Linear Fitting – Scilab Code

Curve Fit Tools – Android App (using the above code)

Curve Fit Tools – Documentation

Curve Fit Tools – Play Store

Curve Fit Tools – GitHub Repository

Curve Fitters – Scilab Toolbox

Well done, this is a bit cleaner implementation. Also, this balances out to a database implementation that I have developed.

I’m glad you found it useful!

I already have a couple of .dat files, and do not want to type the X and Y values, because it would take too long. Basically, let a single program give the polynomial fit equations for different sets of data.

That’s extremely easy.

Just add a few lines.

If you’re looking for some code go through some codes on this blog, for ex: plotting exercises

Thanks for leading me here, this is quite handy! So I am still trying to incorporating weights to perform a weighted least squares fit. Considering the theoretical equation I would incorporate the weight in the following position as ‘w’:

Y[i]=Y[i]+ w * pow(x[j],i)*y[j];

Since their it should be reside after the derivations.

Thank you in advance for you input!

Greetings

Eric

Hi Eric,

I’m looking at doing the same thing, weighted LS fit. Did you ever try this? Do you have hints?

Thanks,

Randy

Wonderful program! It just worked without any problems.

And the explanation too is really easy to understand.

Greetings,

Avinash

Thanks!

Hello Manas,

can you share a surface fit polynomial c/c++ code or the logic to write one?

Thanks,

Rajeev

Hello Manas,

I am trying to write a linear surface fit algorithm f(x,y)=A+Bx+Cy+Dxy+Ex^2……..; having the order of 3, 4; 4, 4 and/or 4, 3; Can you suggest me how does the augmented matrix looks like? what is the best approach to get PseudoInverse? what changes to the above code, I should be doing to address a surface fit on z; Any pointers would be much appreciated.

I do not think you even compiled it 🙂

a) gaussEliminationLS(int m, int n, double a[m][n], double x[n-1])

<== cannot have variable array sizez

b) Y[i]=Y[i]+pow(x[j],i)*y[j];<== 'y' is not even declared

c) indecis i,j are not declared anywhere …

These do work on certain compilers. For example if you use Dev C++ it will run guaranteed.

No it doesnt….I compiled it with Dev C++ which I installed last month and it fails just like Hook says….plus you did not answer Hooks questions about how to fix this problem.
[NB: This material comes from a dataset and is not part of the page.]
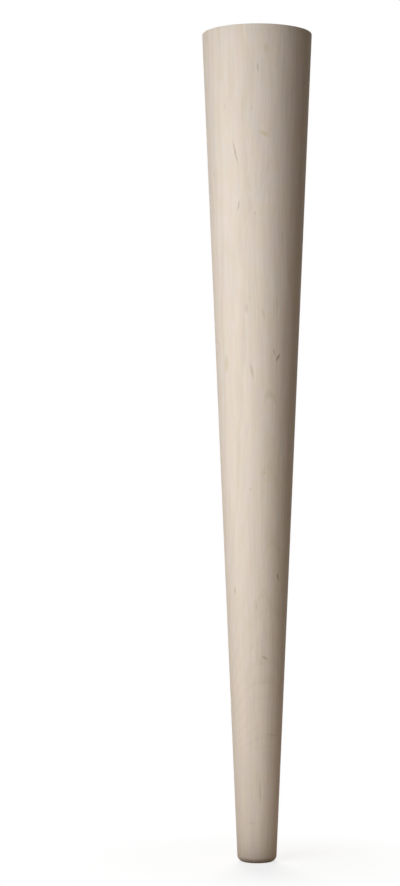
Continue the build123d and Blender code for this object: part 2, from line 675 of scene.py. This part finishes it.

You’ve got to be blind if you cannot see the indices i and j being declared. Secondly, not only is y[N] declared, it is also explained what it is with a comment. Y[n+1] is the RHS of the ‘normal’ system of equations.

I didn’t explain because there was nothing to explain. I will make a video of me running it in DevC++ if you can give me a proper error that you get. You just say that it fails. Can’t you give the error you get? How can I help with you just the information you give.

It does not even compile

a) cannot declare the variable array size like function (m,n, a[m][n] ..)

b) indecis i,j are never declared

c) “y” is not declared ( should be capital Y

Hi Manas

Thanks for the code I have adapted this and have it running VS 2019 as a C++ program. I made the some changes to make it run properly they are:

//arrays to store the c and y-axis data-points

//double x[N], y[N];

double* x = new double[N];

double* y = new double[N];

this needs to be done for all single dimensioned arrays.

he following change is needed for 2 dimensional arrays:

//the normal augmented matrix

// double B[n + 1][n + 2];

double** B = new double* [n + 1];

for (int i = 0; i < n + 1; i++)

B[i] = new double[n + 2];

Then when passing the arrays as parameters to the functions the following changes are required.

void gaussEliminationLS(int m, int n, double **a, double *x) {

void printMatrix(int m, int n, double **matrix) {

Also the compiler doesn't like scanf this needs to be replaced with scanf_s

Then it will build with out errors.

Note many compilers do not handle dynamic arrays, but most will allow the changes I have made. It seem that some of the above commenters don't understand how to create dynamic arrays in C++.

Hi, Thanks a lot for your efforts. I am sure these would be helpful for others. What you say is correct about arrays. But I still think that a lot of compilers can run this code contrary to what the others have pointed out above.

For example you can even run it online:

https://onlinegdb.com/yd6DgVP98

Hi Manas

You are correct I have just tried this on my personal PC using the gcc compiler version 8.3.0 an d it compiles and runs exactly as you show. This shows that the open source is often ahead of proprietary compiler.

Regards

Ron

This is amazing! I’ve been looking for a way to use polynomial regression for my capstone project. Would it be okay with you if I use this code to analyze a dataset based on Google PlayStore apps? Thank you!

Hi, I’m from south korea.

I was impressed with your research and it helped me a lot.

In case of overfitting, what part of the code above can be modified?